● **OBJECTIVE**: Give back the lines exactly, from the first one to the line with "die_clearance = 1.6", both ends included.

● **SUPPLIED INFORMATION**:
⟨

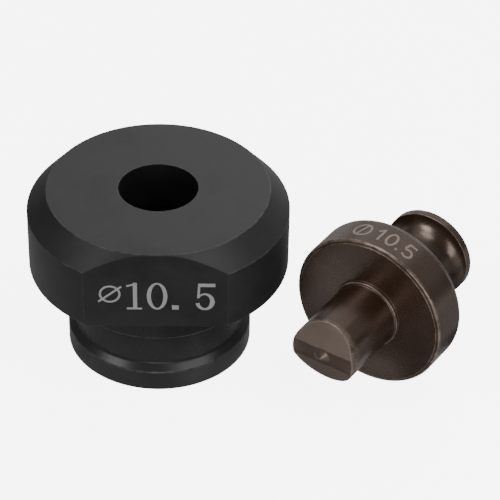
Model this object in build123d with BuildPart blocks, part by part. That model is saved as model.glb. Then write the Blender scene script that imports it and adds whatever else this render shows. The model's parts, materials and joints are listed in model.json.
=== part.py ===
"""Knockout punch: a matched punch and die that shear one round hole in sheet steel.

The die stands on its spigot, with the cutting bore up and centred on the origin. The punch lies
beside it on the rim of its collar, with its axis level. Each is turned from one bar, so each is
one solid. All sizes are in millimetres.
"""
from build123d import *
import os
from math import cos, radians, sin, tan

# The hole that the pair cuts
hole_d = 10.5
die_clearance = 1.6  # on the diameter, for structural plate

# Die: flange above, spigot below
die_h = 28.1
flange_z = 14.8  # underside of the flange, which bears on the die holder
flange_d = 40.0
flange_break = 0.35
top_d = 34.0  # flat seat for the plate
top_chamfer_h = 3.4
flat_offset = 16.9  # from the bore's axis to the milled flat
bore_land = 8.0  # cutting length of the bore, from the top face
relief_d = 14.0  # clears the slugs below the cutting land
relief_taper_h = 1.5

# Die spigot: base ring, smooth groove for the holding screw, land below the flange
spigot_d = 28.5
base_ring_h = 3.5
base_break = 0.25
groove_depth = 1.1
groove_top_z = 10.1

# Punch: cutting shank
shank_l = 12.75  # from the collar to the flat strip of the tip
root_ring_d = 11.2  # low ring round the shank's foot
root_ring_h = 0.6
root_fillet = 0.15
strip_w = 2.8  # flat strip that crosses the tip between the two shear bevels
shear_angle = 24.0
pip_d = 2.7  # cone that finds the centre-punch mark
pip_h = 0.92

# Punch: collar, and the necked knob that the ram holds
collar_d = 25.2
collar_t = 6.65
collar_break = 0.55  # front edge
collar_rear_break = 0.3
neck_d = 9.6
knob_d = 14.45
knob_t = 1.7
knob_l = 12.75  # from the collar to the end face
knob_break = 0.4
cove_turn = 76.5  # degrees that the cove turns, from the neck to the knob's lip

# Where the punch lies: the centre of its collar's front face, and its heading from +X
punch_x = 31.79
punch_y = -10.37
punch_heading = 56.0

os.makedirs("parts", exist_ok=True)

# Die
spigot_r = spigot_d / 2
groove_r = spigot_r - groove_depth
flange_r = flange_d / 2
bore_r = (hole_d + die_clearance) / 2

with BuildPart() as die:
    # Turned blank: the groove has a square upper shoulder and a 45 degree lower flank
    with BuildSketch(Plane.XZ):
        with BuildLine():
            Polyline(
                (0, 0),
                (spigot_r - base_break, 0),
                (spigot_r, base_break),
                (spigot_r, base_ring_h),
                (groove_r, base_ring_h + groove_depth),
                (groove_r, groove_top_z),
                (spigot_r, groove_top_z),
                (spigot_r, flange_z),
                (flange_r - flange_break, flange_z),
                (flange_r, flange_z + flange_break),
                (flange_r, die_h - top_chamfer_h),
                (top_d / 2, die_h),
                (0, die_h),
                close=True,
            )
        make_face()
    revolve(axis=Axis.Z)

    # Flat milled on the front of the flange, which keys the die in its holder
    flat_cut = flange_r - flat_offset
    with BuildSketch(Plane.XY.offset(flange_z)):
        with Locations((0, -flat_offset)):
            Rectangle(flange_d, 2 * flat_cut, align=(Align.CENTER, Align.MAX))
    extrude(amount=die_h - flange_z, mode=Mode.SUBTRACT)

    # Cutting bore with a sharp rim, and the wider slug hole below its land
    with BuildSketch(Plane.XY.offset(die_h)):
        Circle(bore_r)
    extrude(amount=-die_h, mode=Mode.SUBTRACT)
    relief_r = relief_d / 2
    relief_top_z = die_h - bore_land
    with BuildSketch(Plane.XZ):
        with BuildLine():
            Polyline(
                (0, 0),
                (relief_r, 0),
                (relief_r, relief_top_z - relief_taper_h),
                (bore_r, relief_top_z),
                (0, relief_top_z),
                close=True,
            )
        make_face()
    revolve(axis=Axis.Z, mode=Mode.SUBTRACT)

die.part.label = "die"
export_step(die.part, "parts/die.step")

# Punch: its section plane has x along the axis, from tip to knob, and y straight up
shank_r = hole_d / 2
root_ring_r = root_ring_d / 2
root_t = -root_ring_h - root_fillet
collar_r = collar_d / 2
neck_r = neck_d / 2
knob_r = knob_d / 2
strip_half = strip_w / 2
heading = radians(punch_heading)
punch_section = Plane(
    origin=(punch_x, punch_y, collar_r),
    x_dir=(cos(heading), sin(heading), 0),
    z_dir=(sin(heading), -cos(heading), 0),
)
punch_axis = Axis(punch_section.origin, punch_section.x_dir)
end_t = collar_t + knob_l
lip_t = end_t - knob_t
cove_r = (knob_r - neck_r) / (1 - cos(radians(cove_turn)))
cove_t = lip_t - cove_r * sin(radians(cove_turn))

with BuildPart() as punch:
    # Turned blank, from the point of the pip to the end face
    with BuildSketch(punch_section):
        with BuildLine():
            Polyline(
                (-shank_l - pip_h, 0),
                (-shank_l, pip_d / 2),
                (-shank_l, shank_r),
                (root_t, shank_r),
            )
            JernArc((root_t, shank_r), (1, 0), root_fillet, 90)
            Polyline(
                (-root_ring_h, shank_r + root_fillet),
                (-root_ring_h, root_ring_r),
                (0, root_ring_r),
                (0, collar_r - collar_break),
                (collar_break, collar_r),
                (collar_t - collar_rear_break, collar_r),
                (collar_t, collar_r - collar_rear_break),
                (collar_t, neck_r),
                (cove_t, neck_r),
            )
            JernArc((cove_t, neck_r), (1, 0), cove_r, cove_turn)
            Polyline(
                (lip_t, knob_r),
                (end_t - knob_break, knob_r),
                (end_t, knob_r - knob_break),
                (end_t, 0),
                (-shank_l - pip_h, 0),
            )
        make_face()
    revolve(axis=punch_axis)

    # Shear bevels ground above and below the flat strip, so that the cut starts at its two ends
    bevel_fall = shank_r * tan(radians(shear_angle))
    with BuildSketch(punch_section):
        with BuildLine():
            Polyline(
                (-shank_l, strip_half),
                (-shank_l, strip_half + shank_r),
                (-shank_l + bevel_fall, strip_half + shank_r),
                close=True,
            )
        make_face()
        mirror(about=Plane.XZ)
    extrude(amount=shank_r, both=True, mode=Mode.SUBTRACT)

punch.part.label = "punch"
export_step(punch.part, "parts/punch.step")
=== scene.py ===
"""Knockout punch: the finished look of a turned die and punch for round holes in sheet steel.

The two pieces come from the frame as plain solids. Here each is drawn again as one fine surface
with rounded edges, takes its black or brown oxide finish and carries its hole size as a thin mark.
All lengths are in metres, in the frame of the solids.
"""
import json
import math

import bmesh
import bpy
import numpy as np
from bpy.props import FloatProperty, FloatVectorProperty, PointerProperty
from bpy.types import Operator, Panel, PropertyGroup
from mathutils import Matrix, Vector


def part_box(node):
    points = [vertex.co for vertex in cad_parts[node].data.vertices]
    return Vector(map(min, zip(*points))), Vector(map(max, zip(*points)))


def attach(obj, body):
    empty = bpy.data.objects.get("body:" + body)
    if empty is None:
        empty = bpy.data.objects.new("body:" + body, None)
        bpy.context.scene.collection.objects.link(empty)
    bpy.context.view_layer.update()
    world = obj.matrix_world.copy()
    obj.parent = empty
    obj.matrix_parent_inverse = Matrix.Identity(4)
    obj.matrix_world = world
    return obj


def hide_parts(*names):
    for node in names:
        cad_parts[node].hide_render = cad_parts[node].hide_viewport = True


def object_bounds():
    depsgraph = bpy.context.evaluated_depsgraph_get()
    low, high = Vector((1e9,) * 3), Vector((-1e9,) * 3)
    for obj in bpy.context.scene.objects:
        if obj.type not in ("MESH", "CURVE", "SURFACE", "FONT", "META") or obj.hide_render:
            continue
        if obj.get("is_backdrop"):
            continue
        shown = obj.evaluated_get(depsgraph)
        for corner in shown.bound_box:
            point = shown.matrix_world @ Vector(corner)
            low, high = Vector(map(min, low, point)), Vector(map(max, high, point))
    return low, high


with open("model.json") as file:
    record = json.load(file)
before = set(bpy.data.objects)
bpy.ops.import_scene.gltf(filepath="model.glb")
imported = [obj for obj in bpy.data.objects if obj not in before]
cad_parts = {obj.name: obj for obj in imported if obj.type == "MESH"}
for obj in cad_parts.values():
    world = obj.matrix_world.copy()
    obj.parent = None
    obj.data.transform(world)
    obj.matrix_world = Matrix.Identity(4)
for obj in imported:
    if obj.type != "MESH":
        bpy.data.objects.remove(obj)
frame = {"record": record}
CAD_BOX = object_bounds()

bl_info = {
    "name": "Knockout punch",
    "version": (1, 0, 0),
    "blender": (4, 5, 0),
    "location": "3D View > Sidebar > Knockout punch",
    "description": "Draws a knockout die and punch with their oxide finishes, size marks and studio",
    "category": "Object",
}

MM = 0.001
MOUNTS = {mount["name"]: mount for mount in frame["record"]["mounts"]}
BODY = "root"

# A surface's edge number runs from 1 on an edge that is rubbed bare to -1 in a hollow painted dark as shade
FADE = 0.12 * MM  # length over which a rubbed edge or a finish fades out
DIE_RUB = 0.5  # the die's edges are rubbed half as much as the punch's
SHALLOW_PAINTED_SHADE = -0.25  # edge number of the small hollows, which paints them a little darker as shade
NECK_PAINTED_SHADE = -0.75  # edge number of the punch's neck, which paints it darker as shade
STRIP_SHARE = 0.27  # how far the flat strip of the tip has the ground finish
MERGE = 0.2e-6  # points of a mesh that are closer than this become one


def radius_of(mount):
    """The radius of a round mount in metres."""
    return MOUNTS[mount]["dims"]["r_mm"] * MM


def length_of(mount):
    """The wall length of a round mount in metres."""
    return MOUNTS[mount]["dims"]["length_mm"] * MM


# Kinds of setting, each with what it is and where it starts

def in_mm(description, millimetres):
    """A length, given in millimetres."""
    return FloatProperty(description=description, default=millimetres * MM, unit="LENGTH")


def in_degrees(description, degrees):
    """An angle, given in degrees."""
    return FloatProperty(description=description, default=math.radians(degrees), unit="ROTATION")


def colour(description, red, green, blue):
    """An opaque colour."""
    return FloatVectorProperty(description=description, subtype="COLOR", size=4,
                               default=(red, green, blue, 1.0), min=0.0, max=1.0)


def factor(description, value):
    """A roughness or the strength of a reflection."""
    return FloatProperty(description=description, default=value, subtype="FACTOR")


def brightness(description, value):
    """A brightness."""
    return FloatProperty(description=description, default=value)


# Sizes that the mounts and the boxes of the solids don't give

class DieSizes(PropertyGroup):
    """Sizes of the die, beside its height, flange, bore and spigot."""
    top_diameter: in_mm("Flat seat for the plate, inside the wide chamfer", 34.0)
    chamfer_height: in_mm("Height of the wide chamfer on the flange", 3.4)
    flange_break: in_mm("Broken edge round the underside of the flange", 0.35)
    ring_height: in_mm("Height of the ring at the foot of the spigot", 3.5)
    ring_break: in_mm("Broken edge round the base", 0.25)
    groove_depth: in_mm("Depth of the smooth groove round the spigot", 1.1)
    edge_round: in_mm("Rounding left on the turned edges", 0.12)
    flat_round: in_mm("Rounding along the edges of the milled flat", 0.15)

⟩

● **OUTPUT FOR THIS EXERCISE**:
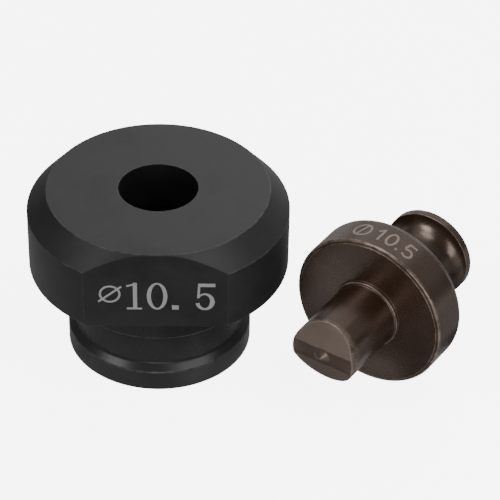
Model this object in build123d with BuildPart blocks, part by part. That model is saved as model.glb. Then write the Blender scene script that imports it and adds whatever else this render shows. The model's parts, materials and joints are listed in model.json.
=== part.py ===
"""Knockout punch: a matched punch and die that shear one round hole in sheet steel.

The die stands on its spigot, with the cutting bore up and centred on the origin. The punch lies
beside it on the rim of its collar, with its axis level. Each is turned from one bar, so each is
one solid. All sizes are in millimetres.
"""
from build123d import *
import os
from math import cos, radians, sin, tan

# The hole that the pair cuts
hole_d = 10.5
die_clearance = 1.6  # on the diameter, for structural plate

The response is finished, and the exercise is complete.